* begin DATA SECTION *
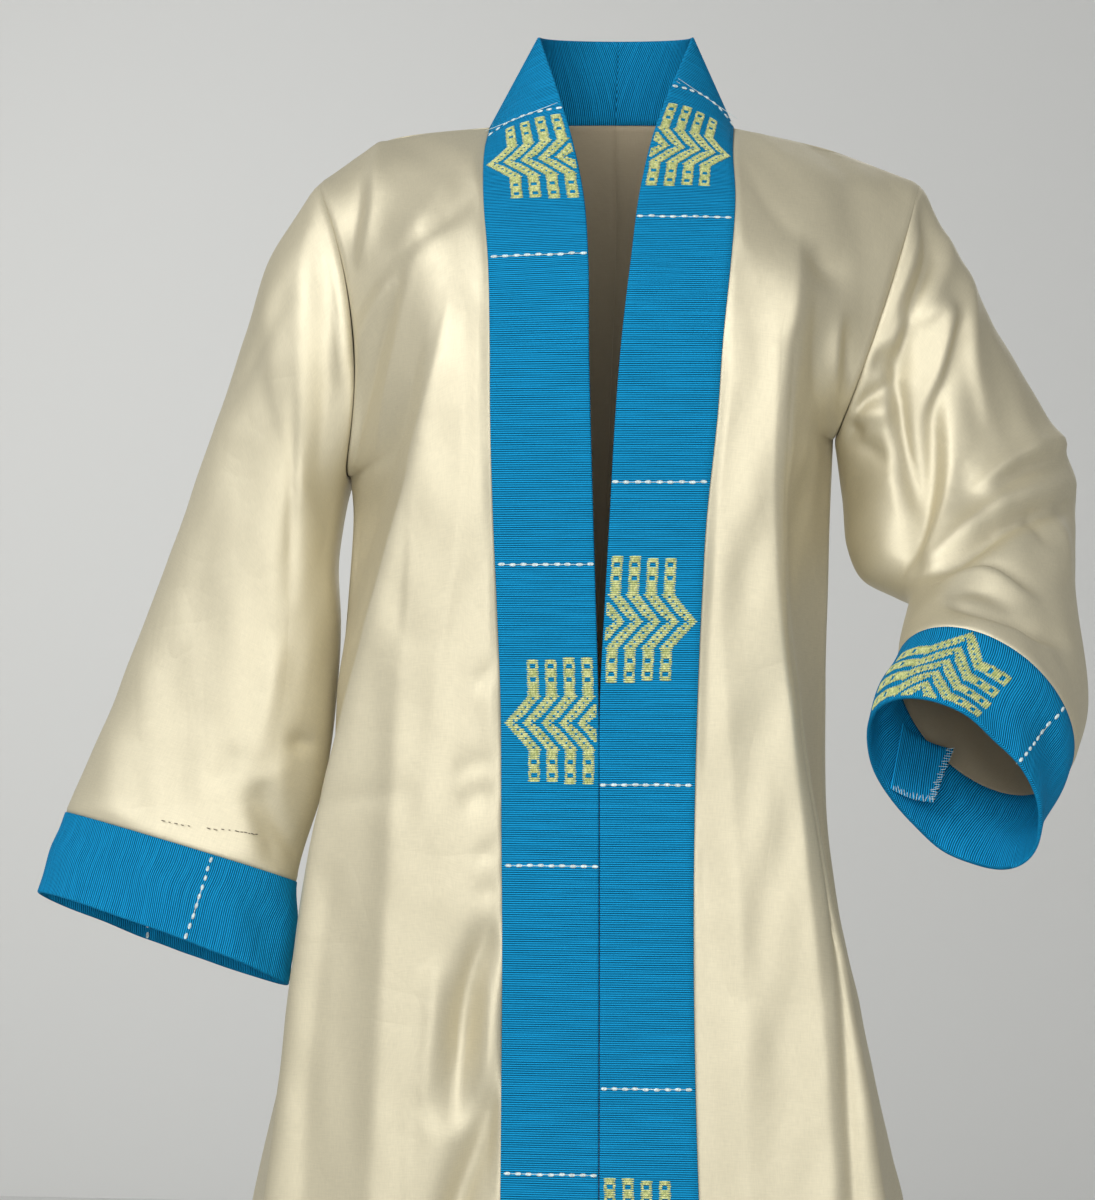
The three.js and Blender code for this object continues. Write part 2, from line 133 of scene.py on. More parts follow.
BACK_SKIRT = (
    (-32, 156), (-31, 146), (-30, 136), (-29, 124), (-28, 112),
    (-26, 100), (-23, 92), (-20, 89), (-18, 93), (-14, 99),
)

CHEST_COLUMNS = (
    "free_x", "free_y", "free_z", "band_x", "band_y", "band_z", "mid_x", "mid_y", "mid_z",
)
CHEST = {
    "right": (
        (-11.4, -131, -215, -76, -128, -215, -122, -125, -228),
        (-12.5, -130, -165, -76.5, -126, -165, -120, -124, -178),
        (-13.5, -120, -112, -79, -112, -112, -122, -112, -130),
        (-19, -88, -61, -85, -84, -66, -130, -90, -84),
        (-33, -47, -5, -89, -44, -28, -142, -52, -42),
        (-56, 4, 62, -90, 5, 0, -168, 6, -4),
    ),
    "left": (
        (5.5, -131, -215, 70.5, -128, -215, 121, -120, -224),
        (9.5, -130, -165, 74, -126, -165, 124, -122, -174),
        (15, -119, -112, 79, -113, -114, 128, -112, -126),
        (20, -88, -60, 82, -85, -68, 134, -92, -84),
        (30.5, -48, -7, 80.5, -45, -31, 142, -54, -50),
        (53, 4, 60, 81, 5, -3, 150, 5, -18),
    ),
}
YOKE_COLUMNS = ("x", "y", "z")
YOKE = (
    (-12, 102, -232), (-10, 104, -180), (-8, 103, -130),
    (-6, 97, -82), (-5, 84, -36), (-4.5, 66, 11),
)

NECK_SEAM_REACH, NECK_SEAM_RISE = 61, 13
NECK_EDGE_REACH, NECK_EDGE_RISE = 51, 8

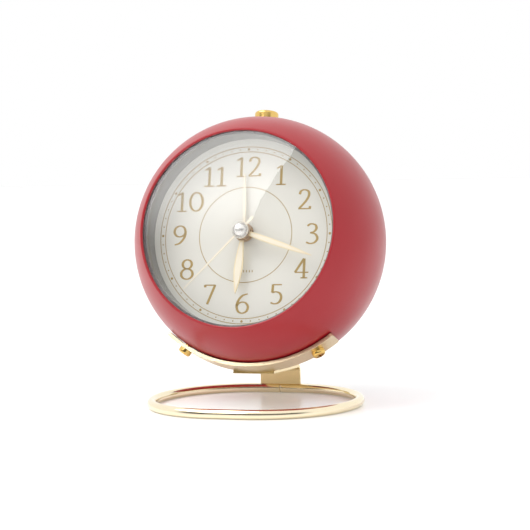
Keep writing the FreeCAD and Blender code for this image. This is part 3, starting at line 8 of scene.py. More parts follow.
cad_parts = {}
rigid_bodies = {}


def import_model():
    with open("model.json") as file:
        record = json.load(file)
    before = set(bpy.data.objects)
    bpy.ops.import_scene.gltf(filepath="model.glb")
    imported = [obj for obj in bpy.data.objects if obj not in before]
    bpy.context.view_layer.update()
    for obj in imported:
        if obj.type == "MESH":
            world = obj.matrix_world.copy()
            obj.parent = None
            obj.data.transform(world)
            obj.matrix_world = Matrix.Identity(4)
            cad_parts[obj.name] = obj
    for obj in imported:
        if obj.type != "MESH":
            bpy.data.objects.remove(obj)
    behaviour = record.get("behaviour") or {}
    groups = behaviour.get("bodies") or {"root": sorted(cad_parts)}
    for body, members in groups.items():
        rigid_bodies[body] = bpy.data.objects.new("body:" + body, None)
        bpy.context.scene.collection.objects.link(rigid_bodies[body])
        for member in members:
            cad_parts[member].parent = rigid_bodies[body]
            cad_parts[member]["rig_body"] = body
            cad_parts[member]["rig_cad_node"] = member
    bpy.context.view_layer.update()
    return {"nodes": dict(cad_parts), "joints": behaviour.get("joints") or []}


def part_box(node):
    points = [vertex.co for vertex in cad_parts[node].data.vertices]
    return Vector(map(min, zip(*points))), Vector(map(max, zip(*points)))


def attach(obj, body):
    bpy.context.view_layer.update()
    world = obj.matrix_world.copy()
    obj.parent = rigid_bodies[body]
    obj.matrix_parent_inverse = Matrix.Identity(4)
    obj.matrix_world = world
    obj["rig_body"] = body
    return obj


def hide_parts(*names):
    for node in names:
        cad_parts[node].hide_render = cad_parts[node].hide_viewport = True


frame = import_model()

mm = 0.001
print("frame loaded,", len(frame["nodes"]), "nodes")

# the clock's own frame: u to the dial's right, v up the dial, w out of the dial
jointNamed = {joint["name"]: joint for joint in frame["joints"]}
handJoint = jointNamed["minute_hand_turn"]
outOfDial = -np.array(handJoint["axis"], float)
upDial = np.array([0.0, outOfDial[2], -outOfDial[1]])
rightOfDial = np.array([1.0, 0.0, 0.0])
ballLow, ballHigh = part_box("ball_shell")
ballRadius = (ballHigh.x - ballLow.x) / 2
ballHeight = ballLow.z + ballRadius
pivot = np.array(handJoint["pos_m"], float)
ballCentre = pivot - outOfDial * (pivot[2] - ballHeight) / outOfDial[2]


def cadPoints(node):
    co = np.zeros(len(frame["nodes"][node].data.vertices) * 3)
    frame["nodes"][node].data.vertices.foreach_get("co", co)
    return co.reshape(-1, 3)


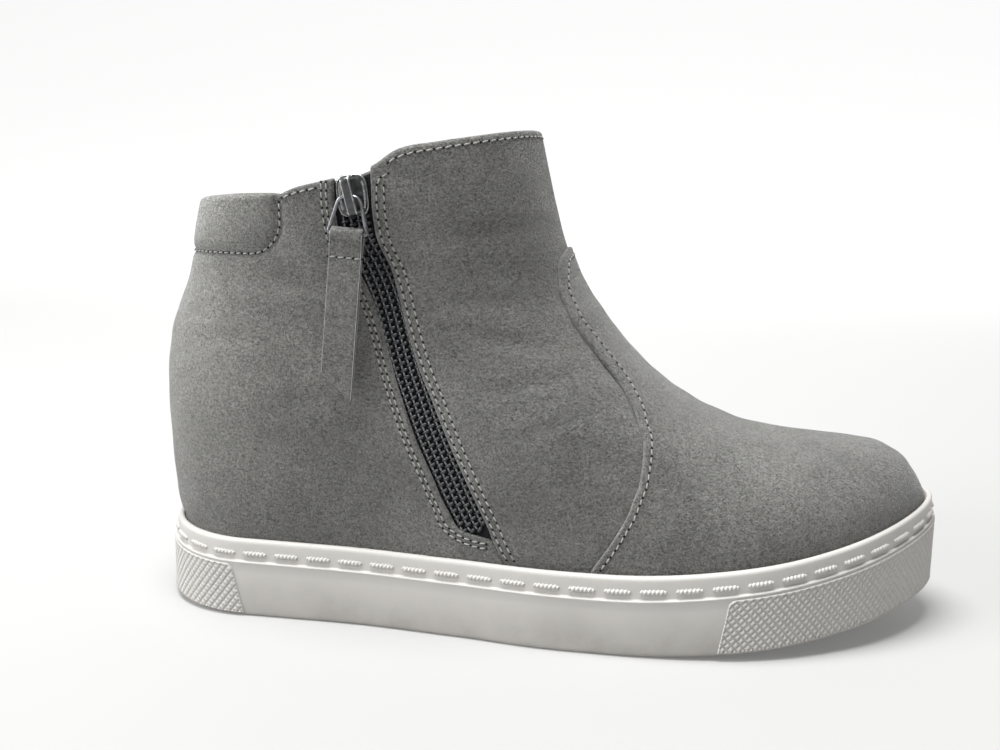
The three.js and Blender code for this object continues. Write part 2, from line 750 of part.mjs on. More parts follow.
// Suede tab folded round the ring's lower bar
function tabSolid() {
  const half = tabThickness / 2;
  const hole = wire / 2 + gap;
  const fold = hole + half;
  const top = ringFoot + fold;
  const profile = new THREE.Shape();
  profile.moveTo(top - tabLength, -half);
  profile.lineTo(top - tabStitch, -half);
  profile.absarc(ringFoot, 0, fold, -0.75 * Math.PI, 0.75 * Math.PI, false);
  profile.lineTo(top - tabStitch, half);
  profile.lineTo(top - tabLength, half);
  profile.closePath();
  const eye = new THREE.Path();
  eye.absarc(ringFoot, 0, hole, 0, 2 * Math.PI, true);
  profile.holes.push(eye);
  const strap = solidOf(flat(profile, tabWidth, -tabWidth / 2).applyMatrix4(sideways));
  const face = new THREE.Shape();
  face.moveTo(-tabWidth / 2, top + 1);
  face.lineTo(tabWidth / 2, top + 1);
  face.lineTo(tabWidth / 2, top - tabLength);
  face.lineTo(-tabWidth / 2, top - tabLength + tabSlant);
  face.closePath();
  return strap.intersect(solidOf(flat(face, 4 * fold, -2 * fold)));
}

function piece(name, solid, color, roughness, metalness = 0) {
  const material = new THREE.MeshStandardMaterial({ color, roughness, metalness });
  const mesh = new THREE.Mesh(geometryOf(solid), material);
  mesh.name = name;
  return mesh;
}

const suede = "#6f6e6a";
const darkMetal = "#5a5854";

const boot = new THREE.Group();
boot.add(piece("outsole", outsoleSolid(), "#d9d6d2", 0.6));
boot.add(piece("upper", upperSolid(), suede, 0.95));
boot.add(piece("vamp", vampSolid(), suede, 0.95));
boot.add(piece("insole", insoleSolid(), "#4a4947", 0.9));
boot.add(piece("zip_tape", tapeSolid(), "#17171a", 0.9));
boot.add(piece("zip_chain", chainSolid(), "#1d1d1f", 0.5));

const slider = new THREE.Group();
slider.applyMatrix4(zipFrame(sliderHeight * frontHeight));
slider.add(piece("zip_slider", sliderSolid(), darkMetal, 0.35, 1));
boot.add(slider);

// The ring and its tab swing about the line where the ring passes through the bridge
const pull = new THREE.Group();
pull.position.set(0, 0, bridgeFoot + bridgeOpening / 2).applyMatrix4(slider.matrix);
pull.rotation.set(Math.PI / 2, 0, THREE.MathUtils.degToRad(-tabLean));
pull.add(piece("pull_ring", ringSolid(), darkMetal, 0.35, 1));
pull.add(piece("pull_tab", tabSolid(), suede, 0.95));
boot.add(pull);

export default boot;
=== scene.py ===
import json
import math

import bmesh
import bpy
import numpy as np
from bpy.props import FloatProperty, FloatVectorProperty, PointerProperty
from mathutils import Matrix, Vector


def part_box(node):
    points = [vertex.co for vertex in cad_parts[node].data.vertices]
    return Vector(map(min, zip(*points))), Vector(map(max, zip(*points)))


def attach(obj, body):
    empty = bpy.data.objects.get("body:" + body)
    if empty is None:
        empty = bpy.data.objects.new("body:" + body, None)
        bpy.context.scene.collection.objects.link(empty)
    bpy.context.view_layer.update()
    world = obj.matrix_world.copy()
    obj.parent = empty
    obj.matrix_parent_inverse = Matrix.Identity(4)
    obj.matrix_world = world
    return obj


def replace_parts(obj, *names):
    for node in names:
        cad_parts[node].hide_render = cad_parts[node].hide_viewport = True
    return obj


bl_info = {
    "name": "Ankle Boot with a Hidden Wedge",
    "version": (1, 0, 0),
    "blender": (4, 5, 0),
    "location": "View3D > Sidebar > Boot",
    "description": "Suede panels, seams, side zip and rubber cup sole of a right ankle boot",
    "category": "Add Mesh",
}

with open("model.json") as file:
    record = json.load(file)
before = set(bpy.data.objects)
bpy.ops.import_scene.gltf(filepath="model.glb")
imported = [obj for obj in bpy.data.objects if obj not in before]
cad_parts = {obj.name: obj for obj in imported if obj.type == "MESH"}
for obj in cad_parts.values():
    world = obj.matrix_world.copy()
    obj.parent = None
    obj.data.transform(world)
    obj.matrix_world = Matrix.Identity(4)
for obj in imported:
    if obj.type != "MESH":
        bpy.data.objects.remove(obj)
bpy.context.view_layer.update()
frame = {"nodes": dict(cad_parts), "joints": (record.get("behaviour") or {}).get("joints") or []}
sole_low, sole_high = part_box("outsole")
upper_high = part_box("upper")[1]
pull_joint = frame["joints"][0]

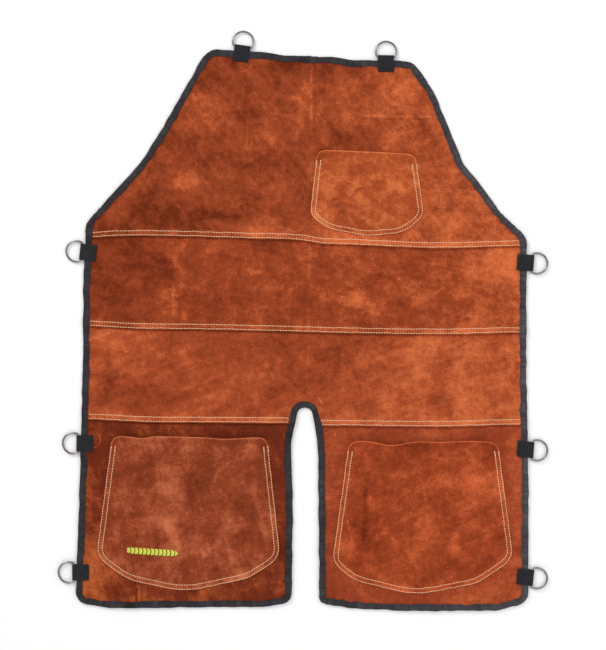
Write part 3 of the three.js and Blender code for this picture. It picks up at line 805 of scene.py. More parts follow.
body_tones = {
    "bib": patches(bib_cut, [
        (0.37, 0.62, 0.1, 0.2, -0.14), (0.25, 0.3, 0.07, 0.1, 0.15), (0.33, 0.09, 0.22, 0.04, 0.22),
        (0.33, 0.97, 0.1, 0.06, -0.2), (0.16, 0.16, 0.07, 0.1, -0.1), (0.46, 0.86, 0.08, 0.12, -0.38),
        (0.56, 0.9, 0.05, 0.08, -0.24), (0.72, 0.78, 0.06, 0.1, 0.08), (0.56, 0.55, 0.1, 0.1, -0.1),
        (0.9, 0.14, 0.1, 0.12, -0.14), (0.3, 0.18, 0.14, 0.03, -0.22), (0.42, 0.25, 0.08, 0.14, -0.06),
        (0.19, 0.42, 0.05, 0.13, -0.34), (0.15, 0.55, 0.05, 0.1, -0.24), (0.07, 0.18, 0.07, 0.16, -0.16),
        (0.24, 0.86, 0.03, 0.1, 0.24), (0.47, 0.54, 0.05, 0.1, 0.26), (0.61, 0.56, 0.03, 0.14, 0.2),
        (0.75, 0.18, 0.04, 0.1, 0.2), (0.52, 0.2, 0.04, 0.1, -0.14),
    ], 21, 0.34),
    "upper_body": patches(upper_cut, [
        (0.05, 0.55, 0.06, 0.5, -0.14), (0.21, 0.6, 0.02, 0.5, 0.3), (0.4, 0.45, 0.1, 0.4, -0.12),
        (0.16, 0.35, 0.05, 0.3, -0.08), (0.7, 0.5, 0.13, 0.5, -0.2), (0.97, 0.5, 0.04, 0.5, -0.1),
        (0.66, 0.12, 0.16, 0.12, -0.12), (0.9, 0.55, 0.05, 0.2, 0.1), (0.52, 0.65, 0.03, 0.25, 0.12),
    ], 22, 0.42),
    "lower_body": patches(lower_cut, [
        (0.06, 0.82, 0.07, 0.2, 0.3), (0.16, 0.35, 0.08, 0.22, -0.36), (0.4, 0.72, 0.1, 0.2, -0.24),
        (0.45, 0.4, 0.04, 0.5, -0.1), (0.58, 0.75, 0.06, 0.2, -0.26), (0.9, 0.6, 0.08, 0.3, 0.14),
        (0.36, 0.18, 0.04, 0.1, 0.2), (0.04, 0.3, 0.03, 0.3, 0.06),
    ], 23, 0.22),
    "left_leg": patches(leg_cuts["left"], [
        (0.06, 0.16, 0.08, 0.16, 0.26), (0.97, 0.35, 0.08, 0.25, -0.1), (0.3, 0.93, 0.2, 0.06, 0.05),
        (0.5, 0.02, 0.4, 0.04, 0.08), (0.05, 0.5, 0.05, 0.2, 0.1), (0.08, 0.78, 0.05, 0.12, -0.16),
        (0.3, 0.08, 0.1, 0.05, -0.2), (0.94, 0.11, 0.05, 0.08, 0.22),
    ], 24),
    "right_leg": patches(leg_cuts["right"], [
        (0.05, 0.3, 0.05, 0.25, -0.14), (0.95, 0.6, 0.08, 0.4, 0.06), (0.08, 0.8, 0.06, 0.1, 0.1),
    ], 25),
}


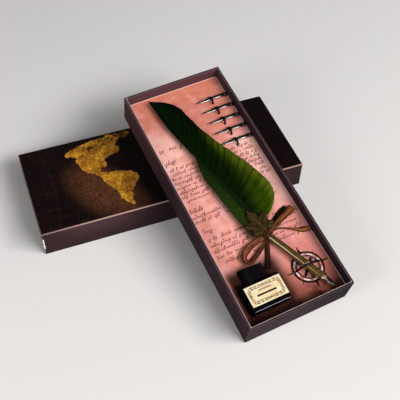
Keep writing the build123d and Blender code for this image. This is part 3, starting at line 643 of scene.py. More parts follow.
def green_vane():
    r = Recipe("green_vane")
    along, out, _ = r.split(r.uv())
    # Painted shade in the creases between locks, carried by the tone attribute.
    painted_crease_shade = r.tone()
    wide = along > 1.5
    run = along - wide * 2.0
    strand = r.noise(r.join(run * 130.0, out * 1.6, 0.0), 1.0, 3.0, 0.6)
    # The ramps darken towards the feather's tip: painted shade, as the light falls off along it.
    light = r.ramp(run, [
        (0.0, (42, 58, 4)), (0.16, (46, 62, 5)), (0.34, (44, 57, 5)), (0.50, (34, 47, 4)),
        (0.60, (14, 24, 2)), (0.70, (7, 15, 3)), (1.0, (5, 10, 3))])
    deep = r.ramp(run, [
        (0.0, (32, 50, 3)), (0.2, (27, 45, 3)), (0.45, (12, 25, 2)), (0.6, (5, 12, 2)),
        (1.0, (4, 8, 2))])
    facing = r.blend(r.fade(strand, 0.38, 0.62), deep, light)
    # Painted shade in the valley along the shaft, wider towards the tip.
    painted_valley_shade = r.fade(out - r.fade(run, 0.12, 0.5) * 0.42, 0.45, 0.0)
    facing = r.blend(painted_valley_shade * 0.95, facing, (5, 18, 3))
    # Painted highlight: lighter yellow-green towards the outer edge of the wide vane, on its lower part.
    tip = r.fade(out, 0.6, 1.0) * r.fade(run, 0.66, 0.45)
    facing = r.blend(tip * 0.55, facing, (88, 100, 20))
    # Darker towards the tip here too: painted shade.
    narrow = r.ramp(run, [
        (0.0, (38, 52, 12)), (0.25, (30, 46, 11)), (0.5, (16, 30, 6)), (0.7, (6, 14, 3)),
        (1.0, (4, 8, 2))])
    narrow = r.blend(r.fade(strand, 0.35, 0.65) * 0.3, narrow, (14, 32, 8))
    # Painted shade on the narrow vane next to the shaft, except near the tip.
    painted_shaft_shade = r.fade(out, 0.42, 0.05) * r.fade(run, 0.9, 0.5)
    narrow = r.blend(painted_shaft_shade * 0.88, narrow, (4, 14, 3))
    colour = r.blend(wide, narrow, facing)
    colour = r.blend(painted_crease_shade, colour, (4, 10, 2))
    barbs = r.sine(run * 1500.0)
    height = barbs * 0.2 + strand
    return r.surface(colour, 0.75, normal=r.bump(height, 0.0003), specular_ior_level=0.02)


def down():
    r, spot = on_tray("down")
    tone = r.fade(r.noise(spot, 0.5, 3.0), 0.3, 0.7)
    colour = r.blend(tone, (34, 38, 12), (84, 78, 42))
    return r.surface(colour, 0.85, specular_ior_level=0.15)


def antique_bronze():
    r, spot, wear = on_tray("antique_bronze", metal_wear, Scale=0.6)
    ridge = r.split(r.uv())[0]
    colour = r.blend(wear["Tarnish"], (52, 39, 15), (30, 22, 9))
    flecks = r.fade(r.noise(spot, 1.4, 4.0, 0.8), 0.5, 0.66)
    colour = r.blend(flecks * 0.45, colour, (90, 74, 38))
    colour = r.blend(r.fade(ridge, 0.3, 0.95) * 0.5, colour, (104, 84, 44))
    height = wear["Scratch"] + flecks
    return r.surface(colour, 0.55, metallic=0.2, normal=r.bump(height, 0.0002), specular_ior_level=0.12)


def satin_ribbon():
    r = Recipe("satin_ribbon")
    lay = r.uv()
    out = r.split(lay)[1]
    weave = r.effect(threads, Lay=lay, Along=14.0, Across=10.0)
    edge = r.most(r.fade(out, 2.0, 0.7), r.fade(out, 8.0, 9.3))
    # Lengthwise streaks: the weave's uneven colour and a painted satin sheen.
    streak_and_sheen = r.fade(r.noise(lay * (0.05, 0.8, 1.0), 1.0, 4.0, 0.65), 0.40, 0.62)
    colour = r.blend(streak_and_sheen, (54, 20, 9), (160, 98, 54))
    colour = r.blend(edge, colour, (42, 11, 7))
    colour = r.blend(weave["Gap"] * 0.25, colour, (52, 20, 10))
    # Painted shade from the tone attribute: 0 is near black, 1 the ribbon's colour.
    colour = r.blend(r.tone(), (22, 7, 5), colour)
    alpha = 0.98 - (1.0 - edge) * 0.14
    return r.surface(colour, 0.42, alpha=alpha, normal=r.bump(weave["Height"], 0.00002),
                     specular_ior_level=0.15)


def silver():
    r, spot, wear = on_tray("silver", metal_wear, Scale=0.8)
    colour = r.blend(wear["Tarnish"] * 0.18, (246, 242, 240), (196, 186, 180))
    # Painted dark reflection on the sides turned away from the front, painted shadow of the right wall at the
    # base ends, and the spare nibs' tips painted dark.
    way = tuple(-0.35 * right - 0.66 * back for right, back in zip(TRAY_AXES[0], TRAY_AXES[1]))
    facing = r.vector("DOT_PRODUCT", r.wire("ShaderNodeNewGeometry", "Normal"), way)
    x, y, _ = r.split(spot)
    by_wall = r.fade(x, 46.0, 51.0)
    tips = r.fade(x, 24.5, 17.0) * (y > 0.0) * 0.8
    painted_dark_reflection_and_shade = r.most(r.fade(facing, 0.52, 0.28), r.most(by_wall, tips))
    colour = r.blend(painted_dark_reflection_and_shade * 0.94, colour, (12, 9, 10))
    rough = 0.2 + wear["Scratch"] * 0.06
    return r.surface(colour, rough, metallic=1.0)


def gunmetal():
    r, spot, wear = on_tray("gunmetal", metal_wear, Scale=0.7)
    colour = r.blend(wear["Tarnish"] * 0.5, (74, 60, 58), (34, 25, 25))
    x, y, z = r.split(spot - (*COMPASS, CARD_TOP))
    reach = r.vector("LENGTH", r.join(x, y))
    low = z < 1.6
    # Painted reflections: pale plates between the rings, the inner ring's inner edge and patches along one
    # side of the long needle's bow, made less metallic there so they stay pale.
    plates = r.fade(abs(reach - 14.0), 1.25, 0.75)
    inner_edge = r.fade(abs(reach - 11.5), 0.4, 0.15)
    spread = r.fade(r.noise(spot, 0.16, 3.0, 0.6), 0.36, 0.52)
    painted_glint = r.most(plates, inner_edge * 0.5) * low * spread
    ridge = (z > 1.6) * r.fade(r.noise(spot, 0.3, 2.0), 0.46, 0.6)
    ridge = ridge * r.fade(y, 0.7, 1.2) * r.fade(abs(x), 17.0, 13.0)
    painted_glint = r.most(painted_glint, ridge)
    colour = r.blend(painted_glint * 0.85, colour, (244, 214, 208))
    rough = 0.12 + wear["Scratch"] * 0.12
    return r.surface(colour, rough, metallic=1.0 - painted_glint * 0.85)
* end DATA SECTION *
Gather up every line in the data above that contains the word "members", copying each one.

WRITTEN SOLUTION:
    for body, members in groups.items():
        for member in members:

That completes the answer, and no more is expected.